Mind you, this is the same bank that provided me with a credit card whose limit is high enough to allow me to drop by a Toyota dealership and take home a new Prius with a single swipe, no problem.
But email a few grand in rent? Nope.
Now, the website alerts me that if I was a Private Bank client I could have that limit raised to $5000, so the limit is arbitrary, but I would have to suffer the entire on-boarding process to become a Private Bank client simply to pay my rent. I can’t bear the thought.
I think about this, grab a cup of coffee, and march across the street into a physical branch to figure out if there is some way to simply transfer this money, electronically, which is more efficient for me, more efficient for my landlord, and to be 100% clear, more efficient for the bank: no multi-step process of printing and mailing checks, no checks for tellers to process, no buildings to buy and maintain and fill with tellers in the first place. Just clean, cold data entered directly into the bank’s system by their own customers.
For all these reasons in combination, whatever money they make on this kind of transaction would be, literally, one of their highest-margin revenue sources.
I enter the bank, eager to learn how one of the ten largest and most sophisticated banks in the world will capture this high-margin revenue stream and simultaneously satisfy two of its customers.
After a caucus involving two tellers, a banker, someone the banker had to call on the phone (and me waving off a Private Bank guy) this is what happened: I stood in line. I had the teller fill out a piece of paper that indicated my desire to withdraw the rent from my account, and fill out another piece of paper that deposits the rent into Dave’s account. The teller physically moved a small pile of money, from behind his window, from one drawer to another. He did smile and tell me to have a nice day, which was a nice touch, but to be clear, there was no way to do this electronically, or online, or via my phone. So I’ll be back again next month.
I’m an old guy, and so I am habitual and to be clear this outcome won’t see me looking for another bank. I mean, I remember when you had to get to a bank before 4pm on a Friday if you wanted to have cash in your pocket for the weekend, and still feel grateful whenever I see an ATM.
But when I look at my kids, or imagine anyone weaned in an era of mobile technology and think about their expectations, they literally won’t be able to fathom why they can’t push a button and move their money from A to B, instantly, within the same institution.

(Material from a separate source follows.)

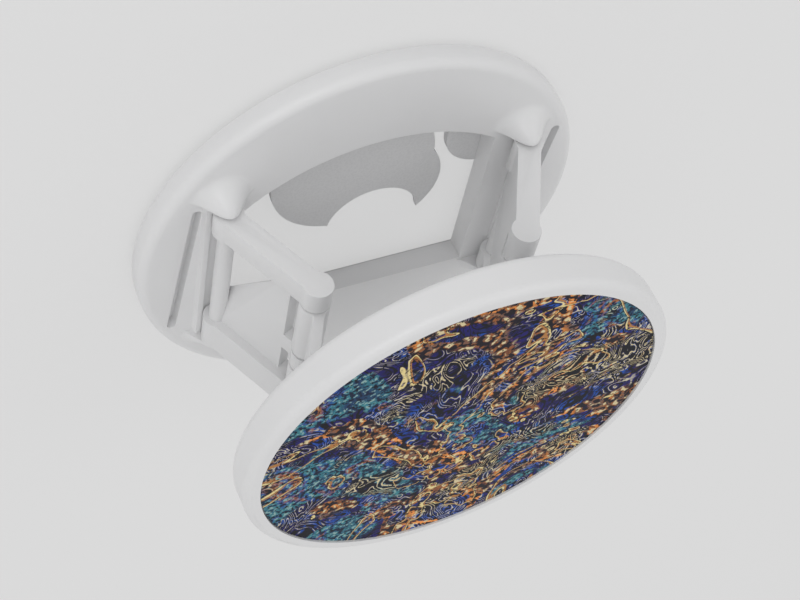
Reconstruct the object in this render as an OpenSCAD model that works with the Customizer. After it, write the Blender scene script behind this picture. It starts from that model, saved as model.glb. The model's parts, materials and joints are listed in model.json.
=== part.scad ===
// Folding phone grip: a round stick-on base, two pairs of hinged legs and a round top with a printed insert.
// Millimetres. Origin at the centre of the sticking face, +Z towards the print, hinges along Y.
// The grip is drawn open. Left is +X, right is -X; the right side is the left one turned half a turn.

/* [Base] */
// diameter of the base
base_d = 40; // [36:0.5:44]
// thickness of the base plate
base_t = 2; // [1.6:0.1:2.4]
// radius of the soft front edge of the base
base_edge = 0.9; // [0.4:0.1:1.4]
// distance of a slit from the rim, at its middle
wing_w = 3.8; // [3.6:0.1:4.2]
// width of the slit
slit_w = 0.8; // [0.6:0.1:1]
// depth of the slit
slit_depth = 1; // [0.6:0.1:1.4]
// length of the slit
slit_len = 16; // [13:0.2:16.2]
// turn of the slit away from the hinge line
slit_turn = 5.5; // [0:0.5:6]
// distance of the hinge line from the middle of its slit
hinge_inset = 2.8; // [2.7:0.1:3.2]
// distance of the window's left edge from the left hinge line
sill_left = 1; // [0.9:0.1:2]
// distance of the window's right edge from the right hinge line
sill_right = 2.4; // [1.8:0.1:3]
// distance of the window's straight edge from the middle
window_far = 8.8; // [8:0.1:10]
// distance of the window's arched edge from the middle
window_near = 11.5; // [10.5:0.1:12]
// radius of the arched edge
window_arc_r = 17.6; // [16.5:0.1:19]
// how far the arch is shifted to the right
window_arc_shift = 0.9; // [0:0.1:1.2]

/* [Adhesive pad] */
// diameter of the pad
pad_d = 38; // [34:0.5:39]
// thickness of the pad
pad_t = 0.6; // [0.4:0.1:1]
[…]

They would view that as a criminal failure of service, of totally misunderstanding your core mission. And the kids simply will not be customers of yours.

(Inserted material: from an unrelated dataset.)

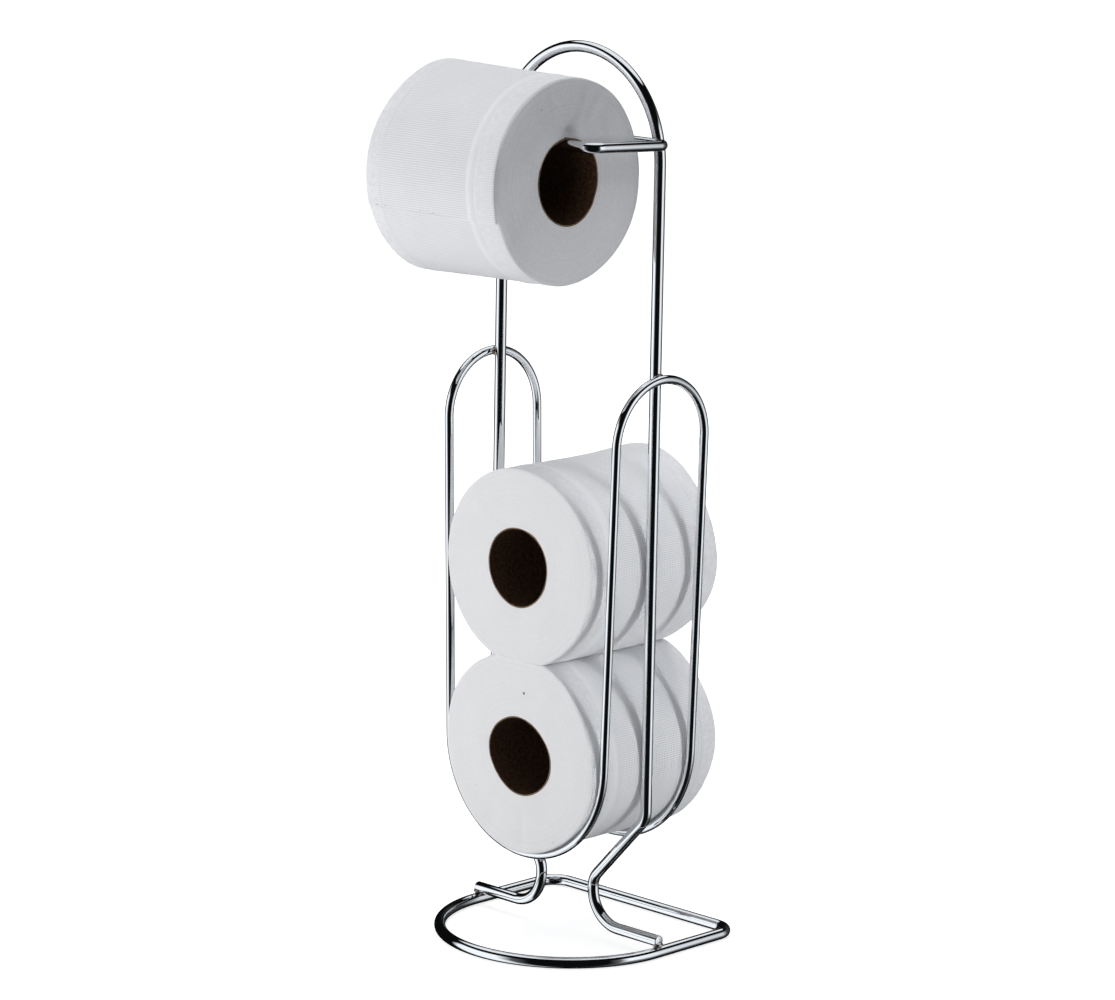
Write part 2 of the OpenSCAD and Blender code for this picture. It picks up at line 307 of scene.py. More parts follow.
def card(name, light, dark):
    """Spiral-wound board: fine fibres and a seam that climbs along the tube."""
    material, tree, shader = shaded(name, Roughness=0.9, Specular_IOR_Level=0.15)
    _, angle, along, wound = wound_place(tree)
    climb = plus(tree, calc(tree, "DIVIDE", angle, tau), times(tree, along, SEAM_CLIMB))
    seam = calc(tree, "LESS_THAN", calc(tree, "FRACT", climb), SEAM_WIDTH)
    fibres = fine_noise(tree, wound, CARD_FIBRE_SCALE, detail=5.0)
    colour = blend_colours(tree, spread(tree, fibres), dark, light)
    colour = blend_colours(tree, times(tree, seam, SEAM_STRENGTH), colour, dark)
    tree.links.new(colour, shader.inputs["Base Color"])
    relief(tree, shader, calc(tree, "SUBTRACT", fibres, seam), CARD_DEPTH, CARD_STRENGTH)
    return material


# Pieces
SHARP = radians(40)
TOUCHING = 1e-6


def keep(bm, name, body, materials, replaced):
    """Makes a finished mesh a piece that rides on a body and stands for one of its nodes."""
    bmesh.ops.remove_doubles(bm, verts=bm.verts, dist=TOUCHING)
    bmesh.ops.recalc_face_normals(bm, faces=bm.faces)
    mesh = bpy.data.meshes.new(name)
    bm.to_mesh(mesh)
    bm.free()
    for face in mesh.polygons:
        face.use_smooth = True
    mesh.set_sharp_from_angle(angle=SHARP)
    for material in materials:
        mesh.materials.append(material)
    piece = bpy.data.objects.new(name, mesh)
    bpy.context.scene.collection.objects.link(piece)
    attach(piece, body)
    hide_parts(replaced)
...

Begging the question, who will your customers be?
I don’t know who at these banks is having conversations about their future, and what their service offering will have to be in order to enjoy an even basic relevance, but if I’m that person, I would be doing an awful lot of hard thinking right now. Because while wars, depressions, recessions, inflation, and a recent little problem with real estate, credit derivatives, and leverage failed to bring down the banking system, unless banks change the way they do business, when I look at my two girls, I get the feeling they just might.